5. The Dénouement: Future Alignment (The New Status Quo) #

The CPD ends not with a review of slides, but with a statement of the new, better reality your solution enables for the specifier and the project.

  • Objective: Leave the audience with a future-focused, actionable takeaway.
  • Narrative Element: The final outcome; the protagonist has evolved and is now equipped for future challenges.
  • Key Content: Connect your product back to the big picture—sustainability goals, long-term building performance, and risk mitigation. What does adopting this solution mean for the architect’s reputation and professional liability in the long run?
  • Call to Action: Direct the specifier to the next logical step, which is always about deeper engagement, not just contact. For example, “Download the NBS technical clause directly from our UK technical hub,” or “Book a detailed technical review with our structural engineer for your current project.”

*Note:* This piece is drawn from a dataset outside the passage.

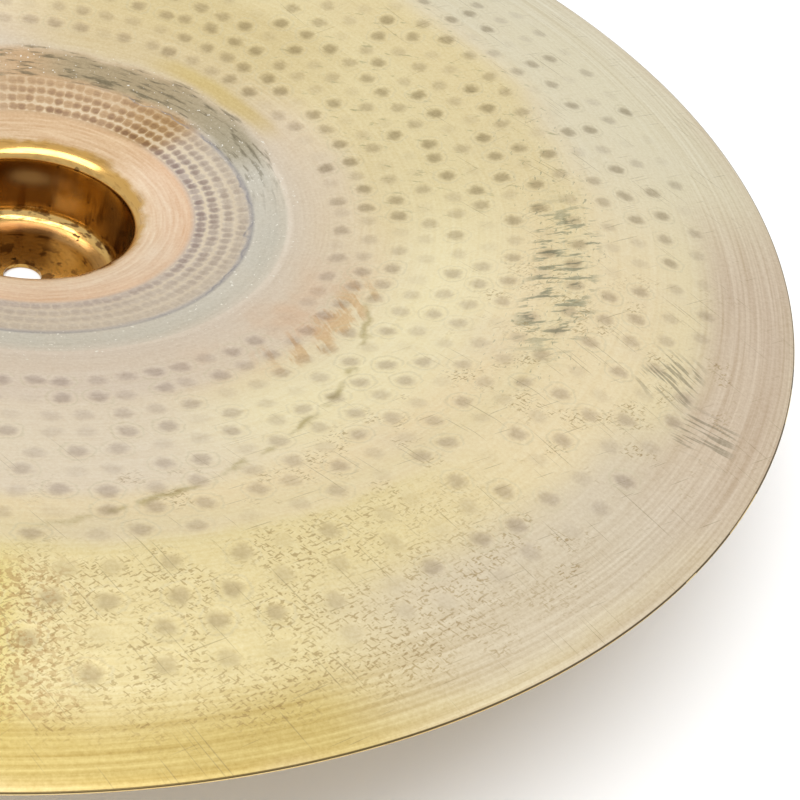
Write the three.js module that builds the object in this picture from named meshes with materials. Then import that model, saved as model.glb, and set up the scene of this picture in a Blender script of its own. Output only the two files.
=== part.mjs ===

The Cognitive Leverage of Pacing #

The genius of the narrative arc lies in its pacing. Rory Sutherland often observes that people are predictably irrational; their attention is a non-linear resource. Therefore, your CPD must be structured to counteract cognitive load by giving the brain variety.

  1. Start Light (Exposition): A gentle, high-level industry overview. Low cognitive load.
  2. Go Heavy (Rising Action & Climax): The deep-dive problem analysis and the technical reveal of your solution. High cognitive load, justified by the prior tension.
  3. Go Light Again (Falling Action & Dénouement): Practical, simple-to-digest steps for specification and a return to the big-picture benefit. Low cognitive load for a strong, clear finish.

This light-heavy-light approach prevents the audience from ‘zoning out’ and ensures that the most critical piece of information—your solution—lands precisely when cognitive receptivity is at its peak.

By strategically applying this five-part narrative structure, you transform a CPD into a memorable learning experience that tackles a UK-specific problem and offers a structurally sound, specify-able solution.